Love & Relationships
Reversed in love, the card describes ex partners reaching out who should remain in the past, relationships maintained out of habit rather than current love, or refusing to date anyone new because the old one has been mythologised. It can also describe family-of-origin patterns repeating in adult relationships.
Career & Work
Reversed at work, the card warns of careers held on to past their time — the industry you remember from twenty years ago is not the industry that exists today; the role you loved early on may not be the role you should still be in.
Health & Well-being
Reversed, the Six of Cups can describe childhood patterns affecting adult health — old wounds, family trauma, eating habits learned young that no longer serve.
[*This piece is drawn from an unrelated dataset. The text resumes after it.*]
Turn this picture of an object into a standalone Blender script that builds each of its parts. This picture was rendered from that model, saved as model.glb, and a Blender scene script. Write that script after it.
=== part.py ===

The work is gentle examination rather than self-blame.
Spirituality
Reversed, the card warns of spiritual practice that has become too inward-looking — endless processing of the past at the expense of present life. The past is a teacher, not a residence.
Symbolism & Imagery
The white flowers in the cups are innocence and remembrance — five-petalled, the same flower that appeared on the Death card's banner, here in their tender form. The medieval dress is the past as we remember it: a slightly stylised, slightly idealised version. The stone house is the home of childhood. The departing sentry is the parent or authority who has, for a moment, stepped away — leaving the children in a private grace they will remember all their lives. The exchange of the cup is the small, foundational kindness that, at the time, seemed ordinary.
History & Tradition
Earlier decks showed six cups in arrangement; the Rider–Waite–Smith image of the children in the courtyard is Pamela Colman Smith's narrative addition, drawing on Victorian and Edwardian sentimental ideals of childhood. The card has stayed close to her version since.
Numerology
The Six is the number of harmony, of beauty, of resolution after the Five's disruption. In every suit, the Six is the breath of relief: the Six of Pentacles is generosity, the Six of Swords is the journey to calmer water, the Six of Wands is victory. In the Cups, the harmony is the kindness remembered, the bond renewed, the heart restored to gentleness.
Advice from the Card
Receive the gift the past is offering — but do not move into it. The exchange of the cups is something to be remembered, not relived. Carry the kindness forward into who you are now.
Yes or No?
Yes — gently. The Six of Cups favours sentimental matters, family questions, and reconnections.